Meantime, because time is of the essence, it would be ideal if both the Bangsamoro Transition Commission (BTC) & Congress can now start to look at the Framework Agreement on the Bangsamoro and the annex on wealth sharing and how all these can be translated into a legislative language towards a Bangsamoro basic law, while waiting for the rest of the annexes on power sharing and normalization.
As to the annex on the power sharing which still has to be finished, the emerging language and the reported talking points are also found in the Constitution and the Local Government Code: reserved powers, concurrent powers and devolved powers. Reserved powers are not given to the autonomous regions such as national defense, foreign affairs, tariff and customs, citizenship, etc
The Constitution provides that the Organic Act shall define the basic structure of government for the region consisting of the executive and legislative which shall be elective and representative. And as to the judicial matters: for now just personal and civil law. Judicial matters are both national and regional in Muslim areas ~~ according to the current constitution.
The CSO statement for the peace panels just before the recent peace talks in Kuala Lumpur was silent on the track of amending the Constitution and used the word “legalization.” The CSO statement also said that the seeming “delay has already stymied the substantive work of the Transition Commission (BTC) in drafting the Bangsamoro Basic Law and identifying possible processes for the legalization of the upcoming political settlement.”
The revenue and wealth sharing annex of the Bangsamoro Framework Agreement outlined how the Bangsamoro can have more resources through sharing in taxes, revenues, fund sourcing and sharing of natural resources.
The Bangsamoro’s share of the national taxes collected in the region shall be three fourths and the national government retains one fourth.
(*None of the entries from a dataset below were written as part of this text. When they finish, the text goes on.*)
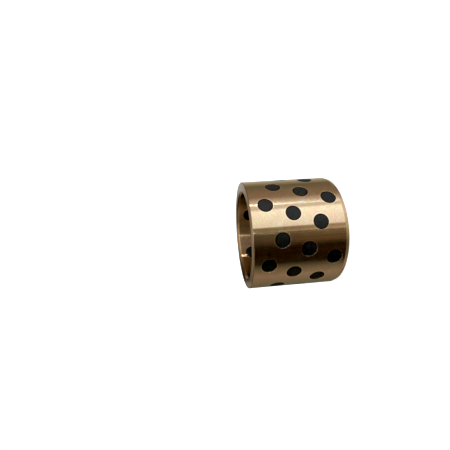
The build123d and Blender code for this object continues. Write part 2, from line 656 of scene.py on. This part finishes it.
def studio_world():
    """A white backdrop for the camera, a dim one for matt surfaces, and the room for reflections. dz is the
    height of a direction, from -1 straight down to 1 straight up."""
    world = bpy.data.worlds.new("studio")
    world.use_nodes = True
    n = Nodes(world.node_tree)
    direction = n.add("ShaderNodeSeparateXYZ", {0: n.add("ShaderNodeTexCoord").outputs["Generated"]})
    rays = n.add("ShaderNodeLightPath")
    bounces = rays.outputs["Glossy Depth"]
    dx, dy, dz = direction.outputs
    turned = n.math("SUBTRACT", n.math("ARCTAN2", dy, dx), math.radians(CAMERA_SIDE))
    around = n.math("FRACT", n.math("ADD", n.math("DIVIDE", turned, 2 * math.pi), 0.5))
    degrees = n.times(n.math("SUBTRACT", around, 0.5), 360.0)

    def walls(stops):
        return n.ramp(around, [((a + 180) / 360, colour) for a, colour in stops])

    def rise(value, low, high):
        return n.remap(value, low, high, 0.0, 1.0)

    # the near window, whose far side leans, and beside it a lamp
    level = walls(SURROUNDINGS)
    far_side = n.remap(dz, -0.2, -0.45, 48.0, 53.0)
    window = n.times(rise(degrees, 11.0, 12.0),
                     n.remap(n.math("SUBTRACT", degrees, far_side), -2.0, 2.0, 1.0, 0.0))
    window = n.times(window, n.remap(degrees, 12.0, 42.0, 0.4, 1.0))
    level = n.mix(window, level, (0.5, 0.7, 0.8), "ADD")
    level = n.mix(n.band(degrees, 60.0, 61.0, 62.0, 63.0), level, (0.5, 1.0, 1.5), "ADD")
    # the dark side: streaks, and lighter low down
    dark_side = n.band(degrees, -70.0, -50.0, -4.0, 0.0)
    place = n.add("ShaderNodeCombineXYZ", {0: n.times(degrees, 0.22), 1: n.times(dz, 3.0)}).outputs[0]
    streaks = n.times(n.times(dark_side, n.remap(dz, -0.22, -0.34, 0.35, 1.0)),
                      rise(n.noise(place, 1.0, 2.0, 0.5), 0.45, 0.58))
    level = n.mix(streaks, level, (2.5, 1.5, 1.0), "MULTIPLY")
    level = n.mix(n.times(dark_side, rise(dz, -0.4, -0.2)), level, (0.5, 0.5, 0.5), "MULTIPLY")
    # a lighter sill low down next to the window, with a rail on it
    sill, rail = n.band(degrees, 0.0, 4.0, 11.0, 12.4), n.band(degrees, 0.6, 1.8, 3.4, 4.6)
    lower = rise(dz, -0.22, -0.45)
    level = n.mix(n.times(sill, lower), level, WALL, "ADD")
    level = n.mix(n.times(rail, lower), level, WALL, "ADD")
    seen = n.mix(rise(dz, -0.68, -0.82), level, walls(BELOW))

    # above: a pale patch low behind the part, and a light ceiling
    above = walls(ABOVE)
    patch = n.band(degrees, 165.0, 168.0, 171.0, 174.0)
    above = n.mix(n.times(patch, n.remap(dz, 0.16, 0.19, 1.0, 0.0)), above, (0.2, 0.25, 0.3), "ADD")
    ceiling = n.band(degrees, -110.0, -90.0, 10.0, 30.0)
    above = n.mix(n.times(ceiling, rise(dz, 0.35, 0.45)), above, PALE, "ADD")
    # a leaning upper slot of the window and the upper half of the lamp, in a first reflection only
    leaning = n.math("SUBTRACT", degrees, n.remap(dz, 0.10, 0.30, -4.0, 4.0))
    slot = n.times(n.band(leaning, 0.7, 1.5, 2.5, 3.3), rise(dz, 0.10, 0.14))
    upper_lamp = n.times(n.remap(degrees, 58.8, 59.6, 0.0, 1.3), n.remap(degrees, 62.4, 63.2, 1.0, 0.0))
    bars = n.times(n.math("ADD", slot, upper_lamp), n.remap(dz, 0.24, 0.30, 1.0, 0.0))
    bars = n.times(bars, n.remap(bounces, 1.0, 2.0, 1.0, 0.0))
    above = n.mix(bars, above, (20.0, 20.0, 20.0), "ADD")
    seen = n.mix(rise(dz, -0.05, 0.02), seen, above)
    # dark corners behind the part, and the dark ridge and pale top of the ceiling
    behind = rise(n.math("ABSOLUTE", degrees), 85.0, 115.0)
    seen = n.mix(n.times(behind, rise(dz, 0.3, 0.45)), seen, (0.20, 0.15, 0.10), "MULTIPLY")
    ridge = n.mix(rise(dx, -0.25, 0.12), DARK, WALL)
    seen = n.mix(rise(dz, 0.70, 0.92), seen, ridge)
    seen = n.mix(rise(dz, 0.95, 0.99), seen, WALL)
    # a lamp over the camera, which the turned edges catch
    crest = n.times(rise(dy, -0.24, -0.34), rise(dz, 0.55, 0.70))
    seen = n.mix(crest, seen, (1.0, 0.9, 0.8), "ADD")
    # the picture's black point is above zero, and this gives the darkest tones back what it takes
    seen = n.mix(1.0, seen, (0.01, 0.01, 0.02), "ADD")
    # light that has gone to and fro inside the bore is let fade
    seen = n.mix(n.remap(bounces, 1.0, 3.0, 0.0, 0.75), seen, (0.0, 0.0, 0.0))

    room = n.add("ShaderNodeBackground", {"Color": seen, "Strength": 1.0})
    dim = n.add("ShaderNodeBackground", {"Color": (0.1, 0.2, 0.2, 1.0), "Strength": 1.0})
    white = n.add("ShaderNodeBackground", {"Color": (1.0, 1.0, 1.0, 1.0), "Strength": 1.05})
    both = n.add("ShaderNodeMixShader", {0: rays.outputs["Is Diffuse Ray"], 1: room.outputs[0],
                                         2: dim.outputs[0]})
    both = n.add("ShaderNodeMixShader", {0: rays.outputs["Is Camera Ray"], 1: both.outputs[0],
                                         2: white.outputs[0]})
    n.add("ShaderNodeOutputWorld", {"Surface": both.outputs[0]})
    return world


bpy.context.scene.world = studio_world()

# ---------------------------------------------------------------- the picture's tones
view = bpy.context.scene.view_settings
view.view_transform = "Standard"
view.use_curve_mapping = True
view.curve_mapping.black_level = (0.01, 0.01, 0.01)
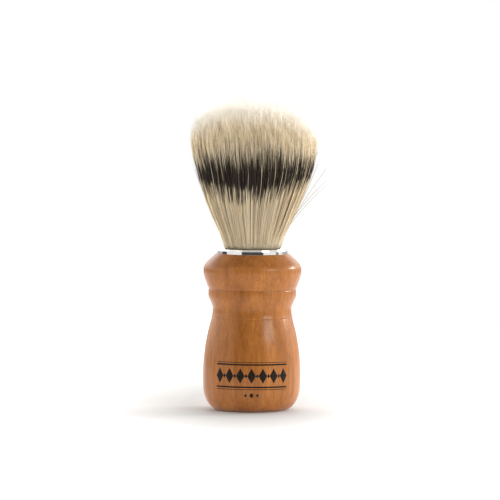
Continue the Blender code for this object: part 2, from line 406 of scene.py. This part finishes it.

The annex on wealth sharing provides that this is without prejudice to the future Bangsamoro Basic Law remitting the 25% national share to the region for a “limited period of time.”
Another breakthrough is the sharing of natural resources: non metallic such as sand and gravel shall pertain to the Bangsamoro, as to metallic, three fourths to the Bangsamoro and as to fossil fuels such as natural gas, the sharing is equal.
The Bangsamoro government will have the power to contract loans in its name except for loans which require sovereign guarantee, in which case, the central government shall help facilitate the process.
There will be automatic budget appropriation and this block grant aside from the Special Development Fund shall not be less than the current budget of the ARMM and both national and Bangsamoro governments shall review this after a decade based on revenues generated in the Bangsamoro region.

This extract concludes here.